With so many sports overlapping, there is a concern as to how things will work out for the multi-sport athletes and it is an issue that is being addressed, according to Meadows: "There were some discussions in our league meetings about the possibility of some teams not having enough athletes. The coaches understand that this is going to be a little bit different and practice times may be a little bit scarcer, but we want our kids to have the opportunity to play multiple sports. I'm asking our coaches to be flexible and to think outside the box to figure out how to make this work with a completely different framework from what we've been used to."
Normally girl's tennis, golf and volleyball were played in the fall and the boys teams played in the spring, but bringing them all together in the spring seemed to make the most sense, according to Michael McCollum, Miramonte's boys and girls tennis coach: "Consolidating the tennis seasons is what I thought was going to happen. It's the best thing for the kids and the efforts that have gone into arranging the seasons is an indication of real professionalism by our administrators, school, and sports leaders. I'm hoping we can get in 10 league matches. The matches are doable, but the hard part is going to be trying to figure out how I can get enough drivers to get our players to the matches."
With both teams sharing the season, court time will be at a premium.
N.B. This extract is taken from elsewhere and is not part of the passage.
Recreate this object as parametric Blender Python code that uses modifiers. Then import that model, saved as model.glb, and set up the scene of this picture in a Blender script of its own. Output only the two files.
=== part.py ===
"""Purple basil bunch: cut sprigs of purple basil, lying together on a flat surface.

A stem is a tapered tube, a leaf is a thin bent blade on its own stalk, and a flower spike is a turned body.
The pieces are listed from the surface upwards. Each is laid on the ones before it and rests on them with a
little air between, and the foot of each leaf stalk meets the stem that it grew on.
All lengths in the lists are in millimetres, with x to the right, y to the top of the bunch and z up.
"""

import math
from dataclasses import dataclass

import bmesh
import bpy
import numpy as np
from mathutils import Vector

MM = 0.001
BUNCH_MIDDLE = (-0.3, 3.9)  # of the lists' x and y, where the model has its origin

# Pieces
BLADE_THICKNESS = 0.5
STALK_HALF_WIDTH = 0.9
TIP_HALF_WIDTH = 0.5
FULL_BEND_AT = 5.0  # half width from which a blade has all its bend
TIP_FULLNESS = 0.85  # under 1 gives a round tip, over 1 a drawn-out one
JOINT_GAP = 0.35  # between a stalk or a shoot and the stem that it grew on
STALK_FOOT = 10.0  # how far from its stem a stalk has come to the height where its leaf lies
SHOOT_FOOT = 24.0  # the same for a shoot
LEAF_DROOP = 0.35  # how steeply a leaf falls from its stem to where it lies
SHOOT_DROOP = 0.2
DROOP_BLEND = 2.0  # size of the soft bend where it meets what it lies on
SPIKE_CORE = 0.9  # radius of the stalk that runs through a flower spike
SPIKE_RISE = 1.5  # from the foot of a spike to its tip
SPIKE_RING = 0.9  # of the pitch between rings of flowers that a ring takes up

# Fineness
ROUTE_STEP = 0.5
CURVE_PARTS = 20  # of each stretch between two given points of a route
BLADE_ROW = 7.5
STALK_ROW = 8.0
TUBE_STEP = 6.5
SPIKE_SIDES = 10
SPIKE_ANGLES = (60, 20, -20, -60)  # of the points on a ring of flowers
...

Fortunately for Miramonte and Acalanes, their courts have stadium lights which will allow them to split the practices and play later in the evening. "I'm hopeful and happy that this is all going to work out," McCollum said. "I have two of the best teams in the area and I'm anxious about showing them off."
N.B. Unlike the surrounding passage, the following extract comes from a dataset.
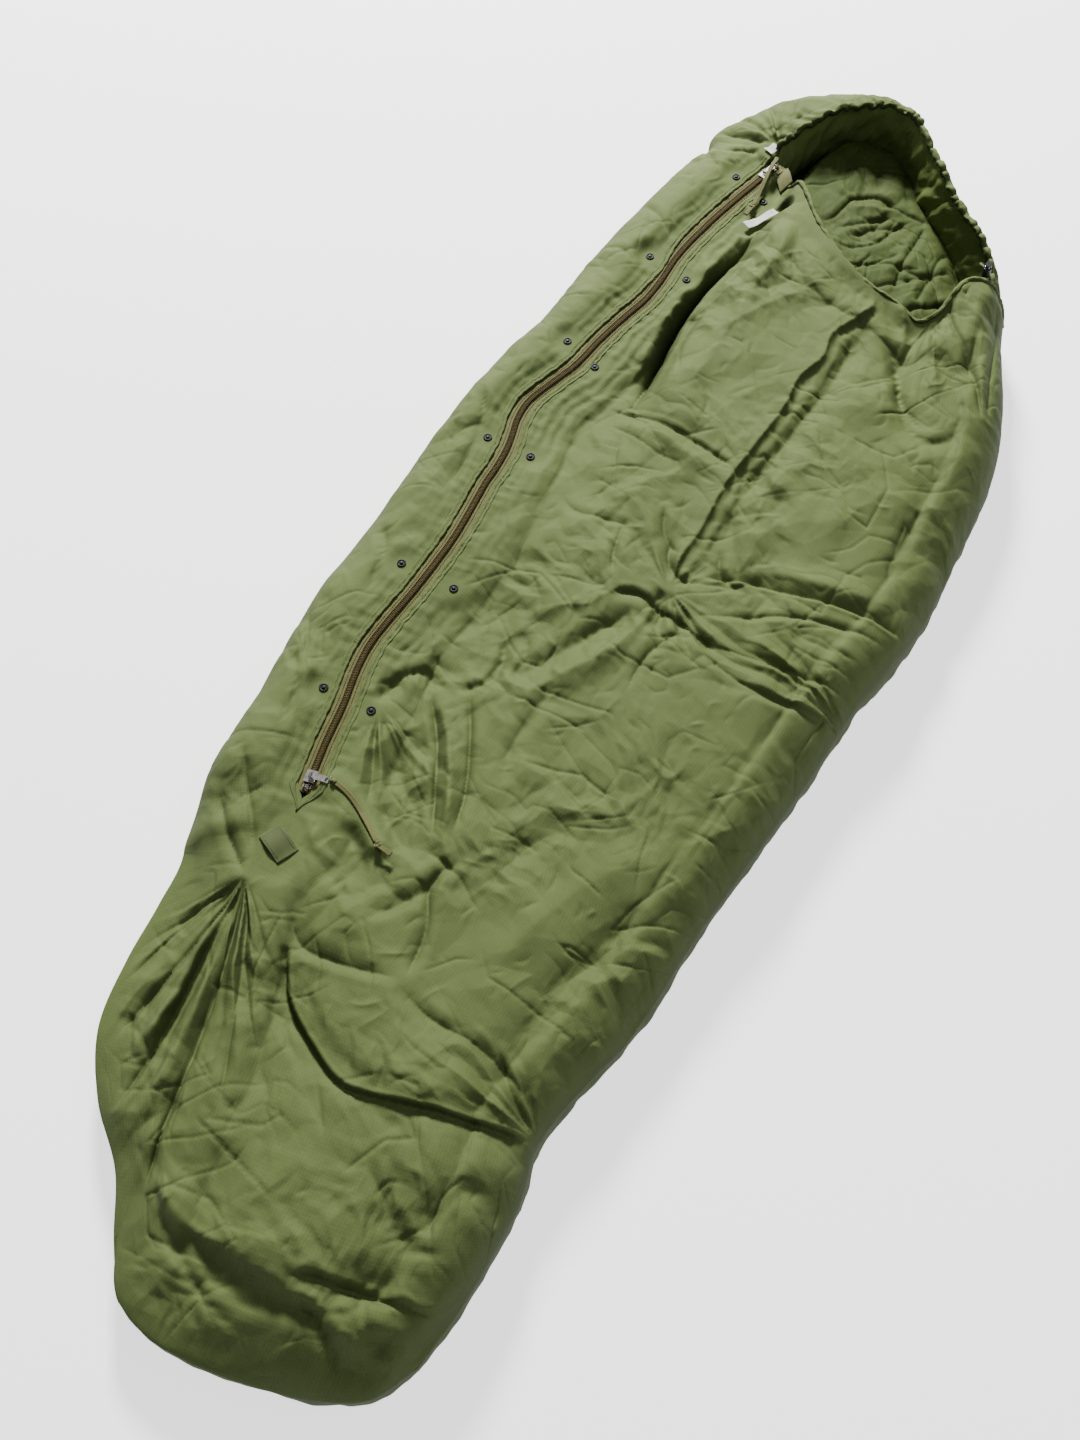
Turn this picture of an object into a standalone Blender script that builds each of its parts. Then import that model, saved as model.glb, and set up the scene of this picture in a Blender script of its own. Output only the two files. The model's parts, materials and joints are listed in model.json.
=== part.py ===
"""Quilted mummy-shaped patrol sack with a two-way zip, lying closed on a floor.

Metres, +Z up, +Y from the foot to the head, origin under the middle of the sack.
The zip lies on one level arc about ZIP_CENTRE, so each slider's travel is a turn about that
centre. Every quilted panel is three layers (shell, batting, lining) of one curved surface.
"""

from math import atan2, cos, pi, radians, sin

import bmesh
import bpy
import numpy as np
from mathutils import Matrix, Vector

MM = 0.001

# Layers: heights above the floor, and depths below a panel's outer surface
FLOOR_LAYER = {
    "shell": (0.0, 1.5 * MM),
    "batting": (1.8 * MM, 16.0 * MM),
    "lining": (16.3 * MM, 17.5 * MM),
}
PANEL_LAYER = {
    "shell": (0.0, 1.2 * MM),
    "batting": (1.6 * MM, 15.4 * MM),
    "lining": (15.8 * MM, 17.0 * MM),
}

# Overall form
PANEL_BASE_Z = 17.9 * MM
OUTLINE_Z = 50 * MM
BASE_INSET = 20 * MM
CROWN_Z = 122 * MM
CHEST_CROWN_Z = 142 * MM
CHEST_START = 4.0
FOOT_SEAM_Y = -0.800
FOOT_END_Y = -1.030

# Edges of the lying sack at OUTLINE_Z, as (y, x)
LEFT_EDGE = [(-0.80, -0.303), (-0.60, -0.330), (-0.42, -0.363), (-0.16, -0.376), (0.10, -0.364),
             (0.42, -0.317), (0.70, -0.277), (0.87, -0.238)]
RIGHT_EDGE = [(-0.80, 0.222), (-0.72, 0.216), (-0.66, 0.203), (-0.57, 0.234), (-0.42, 0.262),
              (-0.20, 0.303), (0.00, 0.336), (0.14, 0.367), (0.42, 0.378), (0.60, 0.343), (0.72, 0.306)]
FOOT_LEFT = [(-0.803, -0.303), (-0.87, -0.252), (-0.93, -0.190), (-1.00, -0.145), (-1.03, -0.085)]
FOOT_RIGHT = [(-0.803, 0.222), (-0.87, 0.212), (-0.94, 0.196), (-1.00, 0.150), (-1.03, 0.040)]

# Hood stations from its left end round the head to its right end:
# (place along the hood, outline x, outline y, rim x, rim y, rim z)
HOOD = [
    (0.00, -0.236, 0.880, -0.116, 0.884, 0.112),
    (0.18, -0.208, 0.948, -0.088, 0.905, 0.134),
    (0.36, -0.125, 1.018, -0.040, 0.950, 0.154),
    (0.52, -0.005, 1.036, 0.030, 0.982, 0.166),
    (0.68, 0.128, 0.988, 0.092, 0.938, 0.166),
    (0.84, 0.228, 0.872, 0.182, 0.826, 0.153),
    (1.00, 0.308, 0.710, 0.256, 0.745, 0.131),
]

# Zip: angles in degrees about ZIP_CENTRE, 0 pointing at the zip along -X, positive towards the head
ZIP_CENTRE = (2.545, -0.046)
ZIP_RADIUS = 2.800
ZIP_Z = 0.090
ZIP_BOTTOM = -7.9
ZIP_TOP = 18.6
PANEL_START = -15.6
PANEL_END = 18.5
SEAM_CLOSED = -9.6
LOWER_SLIDER = -7.5
UPPER_SLIDER = 18.0
TAPE_INNER = 1.0 * MM
TAPE_OUTER = 22 * MM
TAPE_HALF = 0.35 * MM
COIL_INNER = 0.6 * MM
COIL_OUTER = 5.3 * MM
COIL_LOW = 0.65 * MM
COIL_HIGH = 3.05 * MM
SHELL_TOP = 1.85 * MM
SHELL_GAP = 17 * MM
BATTING_GAP = 26 * MM
SEAM_GAP = 0.4 * MM
FLAT_LEFT = 45 * MM
FLAT_RIGHT = 62 * MM
RISE_END = 200 * MM
CHEST_SCOOP = 0.135
CHEST_SCOOP_START = 11.0
DRAFT_TUBE_HALF = 24 * MM
DRAFT_TUBE_LOW = -21 * MM
DRAFT_TUBE_HIGH = -7 * MM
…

Campolindo, like Acalanes and Miramonte, has lighting on the football field but not on the tennis courts. "We need lights and we've been trying to get lights, but we won't have them this year," said Meadows. "This may lead to shorter practices and in the past, we have had to move some of our games off site to places that did have lights so we're thinking creatively on how we can still offer as much as we can, but we may run into some scheduling issues along the way."
Meadows also raises the possibility of some teams practicing before school: "The CIF rules that you can practice 18 hours so some of our teams like aquatics and basketball in the past have at times used the early hours to get their workouts in. It's not done too often and if it were to affect the kids, we will find different ways to work things out."
The athletic directors have not been operating in a bubble and have all been working together to make the best of a difficult situation, Takahashi said: "Amy McNamara, the associate superintendent in the district office, has put aside time every week and half to go over what our status is so we have had a lot of support and communication from the district office. We've have been hearing from athletic directors from other districts and they're not getting anywhere near the kind of guidance we've received about opening things up."
It was John Jay (1813), one of our country's founding fathers that said, "To hope for the best and prepare for the worst, is a trite but a good maxim." It's an attitude that everyone is forced to live by today.
"It's been a roller coaster," said Meadows. "There has to be a lot of things to happen for all of us to be out there playing in December. I'm crossing my fingers and we're going to plan for it accordingly. If everyone goes in with an open mind and are flexible and accommodating, knowing that it's not exactly how we have done it in the past or want it to be, we'll take it, having the kids out there even with the adjustments that we'll all have to make."